Patricia Ofori

Personal information
- Date of birth: 9 June 1981
- Place of birth: Ghana
- Date of death: 20 April 2011 (aged 29)
- Place of death: Huntsville, Alabama, United States
- Height: 1.70 m (5 ft 7 in)
- Position: Defender

College career
- Years: Team / Apps / (Gls)
- 2005–2007: Alabama A&M Lady Bulldogs

Senior career*
- Years: Team / Apps / (Gls)
- 2001–2004: Mawuena Ladies

International career^{‡}
- 2003–2007: Ghana / 8 / (0)

= Patricia Ofori =

Ghanaian footballer (1981–2011)

Patricia Ofori (9 June 1981 – 20 April 2011) was a Ghanaian footballer who played as a defender.
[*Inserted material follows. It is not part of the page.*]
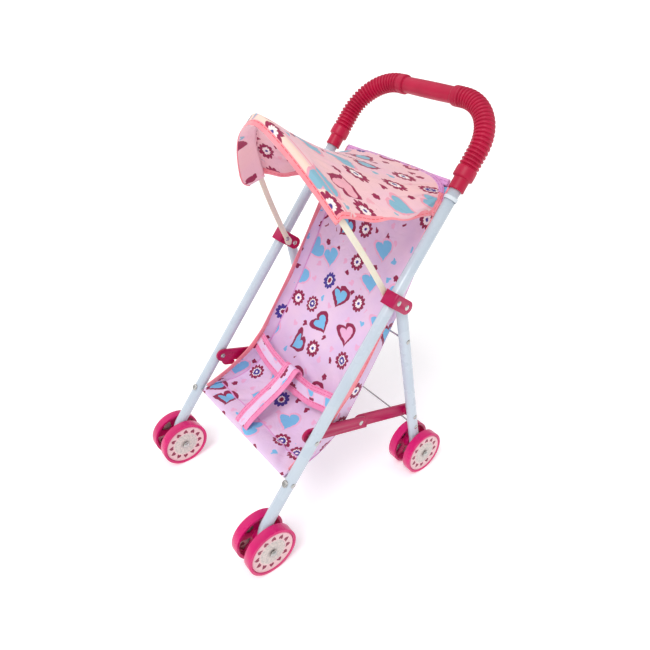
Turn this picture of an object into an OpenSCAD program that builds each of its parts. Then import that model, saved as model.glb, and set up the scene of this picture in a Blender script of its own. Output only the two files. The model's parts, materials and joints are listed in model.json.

She has been a member of the Ghana women's national team.

==Early life==
Ofori was raised in Accra.

==College career==
Ofori has attended the Alabama A&M University in the United States.

==Club career==
Ofori has played for Mawuena Ladies in Ghana.

==International career==
Ofori was a member of the Ghana women's national football team from 2003 to 2007. She was part of the team at the 2003 FIFA Women's World Cup and 2007 FIFA Women's World Cup.

==Death==
Ofori died on 20 April 2011 in a car accident. Her Ford Mustang collided with a Toyota Tacoma at the intersection of Patterson Lane and Pulaski Pike in the Meridianville area. Her interment was Accra, Ghana in late April 2011.